Although these trends are similar in many ways, the post-1990s decrease in robbery rates appears more dramatic.

Characteristics of Robbery Incidents

Approximately one-half of all robbery incidents include some type of weapon. This compares to only a quarter of all assaults and 8% of rapes/sexual assaults. Hand guns represent the most common type of weapon used in robbery incidents (25%) followed by knives/cutting instruments (13%) and blunt objects (5%) (Perkins 2003, Table 2). The presence of a weapon is important in several ways including how successful offenders are in completing transactions. Incidents involving weapons are almost 20% more likely to be completed (79%). In contrast, only 57% of incidents involving knives/cutting instruments and 67% involving blunt objects are completed (Perkins 2003, 3).

Robbery is the quintessential street crime because it depends on generating fear in victims. Most robberies are directed against persons, as opposed to commercial institutions such as banks, and occur most often on streets or other public settings. The seemingly random nature of robbery along with the potential for harm generates fear. Offenders rely on this fear to expedite transactions successfully and quickly (Wright and Decker 1997). National data indicate that 43% of robberies occur on streets/highways, and 14% in both commercial houses and residences, respectively. There appears to be a noticeable regional effect where the percentage of incidents occurring on public streets was highest in the Northeast (57%) and lowest in the South (37%). The lower number of street/highway robberies in the South corresponds with a sizable increase in robberies occurring in residential locations (19%) (FBI 2004a, Table 2.19).

Understanding the victim-offender relationship (VOR) in robbery events is also important. Robbery typically involves victims and offenders who are strangers because it is an instrumental form of violence that is almost always motivated by financial gain. Compared to other forms of personal violence, robbery involves a greater percentage of victims and offenders who are strangers. For example, 63% of victim/ offenders in robberies are strangers compared to 32% of rape/sexual assault cases and 51% of aggravated assaults (FBI 2004a, Table 43). This is generally expected because close personal relationships (for example, family and close friendships) are expected to insulate or protect individuals from instrumental forms of violence (see Decker 1993).

Victim and Offender Characteristics

Robbery is a younger person’s game. Juveniles represent the largest percentage of arrest populations for robbery compared to other forms of personal violent crime such as murder, forcible rape, and aggravated assault. Snyder (2004, 2) reports that juveniles comprise approximately 23% of those arrested for robbery compared to only 10% for rape, 17% for forcible rape, and 13% for aggravated assault. Younger individuals are also disproportionately represented among robbery victims. Robbery victimization rates for individuals ages 16 to 24 are nearly 50% higher than among individuals ages 35 to 49 (FBI 2004a, Table 3).

Official statistics also reveal important features of offender and victim race as it relates to robbery.

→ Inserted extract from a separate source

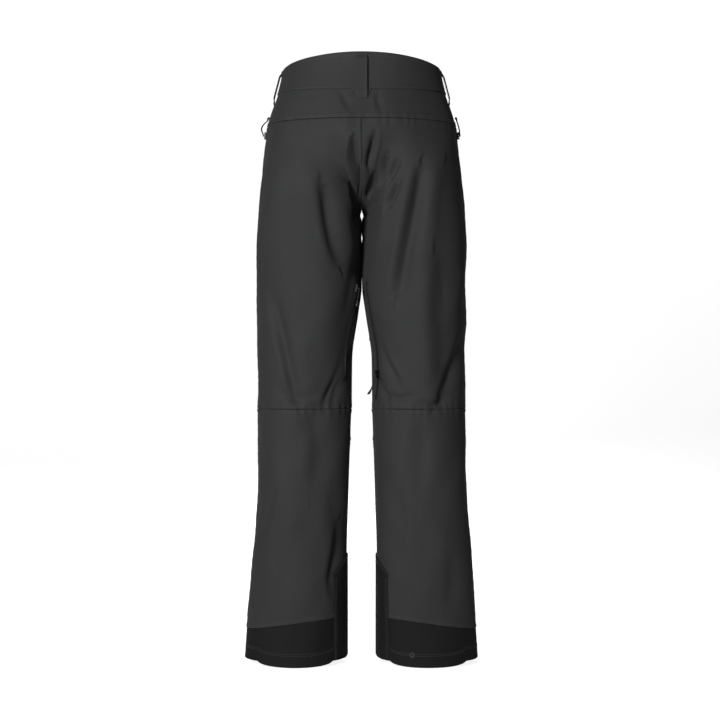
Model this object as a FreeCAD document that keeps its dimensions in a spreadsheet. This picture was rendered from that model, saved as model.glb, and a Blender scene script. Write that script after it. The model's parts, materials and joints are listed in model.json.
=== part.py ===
"""Ski pants, as an assembly of cut fabric panels, trims and fasteners.

Millimetres. +Z is up, the wearer's left is +X and the front of the garment faces -Y. The origin is midway
between front and back, on the centre plane, at the level of the lowest edge of the hems.
"""

import FreeCAD
import Part
import Sketcher
import math
import os

V = FreeCAD.Vector

# Cross-sections of one leg and its half of the hips, from the hem to the top of the waistband:
# level, x of the side seam, x of the inseam or centre seam, y of the back, y of the front and y of the
# side seam.
STATIONS = {
    "hem": (0, 204, 26, 80, -70, 4),
    "hem_top": (70, 199, 26, 78, -74, 3),
    "guard_top": (190, 190, 26, 78, -78, 0),
    "calf": (285, 184.5, 23.5, 80, -84, -5),
    "shin": (365, 183, 21, 80, -90, -8),
    "knee": (443, 182, 18.4, 78, -96, -8),
    "low_thigh": (530, 182, 17.3, 84, -98, -8),
    "mid_thigh": (610, 182, 6.5, 95, -100, -5),
    "inner_touch": (658, 182, 0.6, 104, -102, -3),
    "high_thigh": (720, 183, 0.5, 117, -106, -1),
    "crotch": (790, 180, 0.5, 132, -111, 0),
    "seat": (860, 174, 0.5, 147, -116, 0),
    "hip": (900, 168.5, 0.5, 147, -118, 0),
    "yoke": (935, 165, 0.5, 141, -118, 0),
    "high_hip": (964, 156.5, 0.5, 132, -117, 0),
    "waist_seam": (990, 147, 0.5, 124, -115, 0),
    "waist_top": (1035, 137, 0.5, 114, -112, 0),
    "waist_peak": (1051, 135, 0.5, 112, -111, 0),
}

# The other driving sizes.
SIZES = {
    "depth_shift": (-7.53, "moves the garment in y so that its box is centred"),
    "cloth": (1.5, "thickness of a bonded shell panel"),
    "seam_gap": (0.5, "clearance between two neighbouring panels"),
    "squareness": (0.035, "how far a section's diagonals stand out of an ellipse"),
    "columns": (16, "control points round half a section"),
    "row_step": (26, "largest step between control rows"),
    "crotch_rows": (8, "control rows over the crotch curve"),
    "hip_gap": (2, "clearance under the yokes, where the leg swings"),
    "band_rise": (16, "how much higher the waistband is at centre back"),
    "band_seam_drop": (5, "how much lower the waist seam is at centre back"),
    "heel_rise": (7, "how much higher the hem is away from the heel"),
    "hem_seam_low": (60, "top of the hem band at the side seam"),
    "hem_seam_rise": (22, "how much higher the hem band is at the inseam"),
    "knee_panel_low": (385, "lower seam of the knee panel"),
    "knee_panel_top": (560, "upper seam of the knee panel"),
    "fly_half": (20, "half width of the fly placket"),
    "fly_notch": (22, "half width of the notch in the front panels"),
    "fly_bottom": (873, "lowest edge of the placket"),
    "notch_bottom": (868, "lowest edge of the notch"),
    "slider_long": (13, "length of a zip slider"),
    "slider_half": (5.2, "half width of a zip slider"),
    "channel_half": (3.6, "half width of the channel in a slider"),
    "channel_high": (1.3, "height of the channel in a slider"),
    "slider_high": (2.3, "height of a slider body"),
    "post_x": (2.9, "distance of a slider post from the middle"),
    "post_wide": (1.2, "width of a slider post"),
    "bar_rise": (2, "height of the bar above the slider body"),
    "bar_r": (0.7, "radius of the bar the pull turns on"),
    "eye_r": (0.76, "radius of the hole in a pull"),
    "eye_outer": (1.7, "outer radius of the eye of a pull"),
    "eye_wide": (4.2, "width of the eye of a pull"),
    "pull_start": (1.3, "where the tab of a pull starts, from the bar"),
    "pull_half": (3.2, "half width of a pull at its widest"),
    "pull_thick": (1.8, "thickness of a pull"),
    "pull_long": (33, "length of a pull"),
    "tape_half": (7, "half width of a zip's tape"),
    "coil_half": (2.4, "half width of a zip's coil"),
    "loop_wide": (20, "width of a belt loop"),
    "loop_thick": (1.6, "thickness of a belt loop"),
    "loop_gap": (4.2, "room for a belt under a loop"),
    "loop_foot": (9, "height of the sewn end of a loop"),
    "loop_drop": (16, "how far a belt loop runs down over the yoke"),
    "snap_r": (6, "radius of a snap cap"),
    "snap_high": (2.2, "height of a snap cap"),
    "stud_r": (5, "radius of a snap stud"),
    "stud_high": (1.4, "height of a snap stud"),
    "peg_r": (9, "inner radius of the hanger loop"),
    "ribbon": (1.2, "thickness of the hanger loop's ribbon"),
    "ribbon_wide": (6, "width of the hanger loop's ribbon"),
    "ribbon_tail": (7, "length of the hanger loop's sewn tail"),
    "hanger_level": (1024, "level of the middle of the hanger loop"),
    "gaiter_low": (16, "lower edge of the gaiter"),
    "gaiter_top": (150, "upper edge of the gaiter"),
    "gaiter_deep": (9, "distance of the gaiter inside the shell"),
    "gaiter_thick": (0.8, "thickness of the gaiter's cloth"),
    "elastic_wide": (20, "width of the gaiter's elastic"),
    "elastic_thick": (1.4, "thickness of the gaiter's elastic"),
    "guard_reach": (0.24, "how far round from the inseam the scuff guard goes"),
    "guard_slope": (30, "how much lower the guard's top is at its ends"),
    "guard_gap": (0.6, "clearance under the scuff guard"),
    "guard_thick": (1, "thickness of the scuff guard"),
    "pocket_low": (765, "lower end of a hand pocket's zip"),
    "pocket_top": (922, "upper end of a hand pocket's zip"),
    "pocket_lean": (20, "how much further forward a hand pocket's lower end is"),
    "vent_low": (504, "lower end of a vent's zip"),
    "vent_top": (652, "upper end of a vent's zip"),
    "vent_back": (52, "distance of the vent behind the side seam's line"),
    "fly_low": (892, "lower end of the fly's zip"),
    "fly_top": (974, "upper end of the fly's zip"),
    "eyelet_outer": (4.6, "outer radius of the heel eyelet"),
    "eyelet_r": (2.3, "hole radius of the heel eyelet"),
    "eyelet_high": (1, "height of the heel eyelet"),
    "hook_wide": (8, "width of a lace hook"),
    "hook_tall": (13, "height of a lace hook"),
    "hook_lip": (6, "height of a lace hook's lip"),
    "hook_plate": (0.9, "thickness of a lace hook"),
    "hook_throat": (2.4, "width of a lace hook's throat"),
}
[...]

The National Crime Victimization Survey lets one determine the degree to which victim and offender demographic characteristics correspond through interviews with a sample of crime victims. Victims report on a series of issues relating to victimizations including perceptions of offender demographic characteristics.

Research consistently finds that crime is largely an intraracial phenomenon. For all personal crimes of violence, 73% of incidents involving white victims involve white offenders, and 75% of black victims were victimized by black offenders. The trend is stable for most violent personal crimes including rape/sexual assault and assault, yet it does not consistently hold for robbery victims. The intraracial nature of robbery is particularly strong for robberies involving black victims of whom 85% report being victimized by black offenders. White victims, however, stand in sharp contrast to this pattern. For example, 44% of white robbery victims reported being victimized by an offender of a different race. Thus, white robbery victims seem to have a greater chance of being victimized by an offender of a different race than other victims of robbery or any other type of personal crime (FBI 2004a). This form of interracial victimization along with any disproportionate attention given to such events by the news media holds the potential for increasing fear of crime.

Drugs-Robbery Nexus

Drug markets hold the potential for high levels of violence. The explosion in crack use in the 1980s is partly responsible for the increase in serious violent crime during that period. The most direct connection between drugs and robbery is through economically compulsive behavior that compels individuals to seek ways to generate income quickly and easily in the pursuit of the ”next fix.” Individuals involved in robbery are often involved in lifestyles of intense partying where drugs play a pivotal role. Robberies require very little skill, are often opportunistic in nature, and represent immediate access to the cash necessary for supporting such a lifestyle (Wright and Decker 1997).

A large percentage of offenders arrested for robbery are active drug users and often are motivated to commit crime to support drug habits. For example, a 1991 study of arrestees in twenty-four cities indicated that two-thirds of males arrested for robbery tested positive for some illegal substance as did three-quarters of females. The rate for males was second only to those arrested for burglary (68%) and drug sale/possession (79%) (BJS 1994, Table 2). As a class of offenders, those arrested for robbery are also most likely to report committing their offense to obtain money to buy drugs (BJS 1994, Table 3).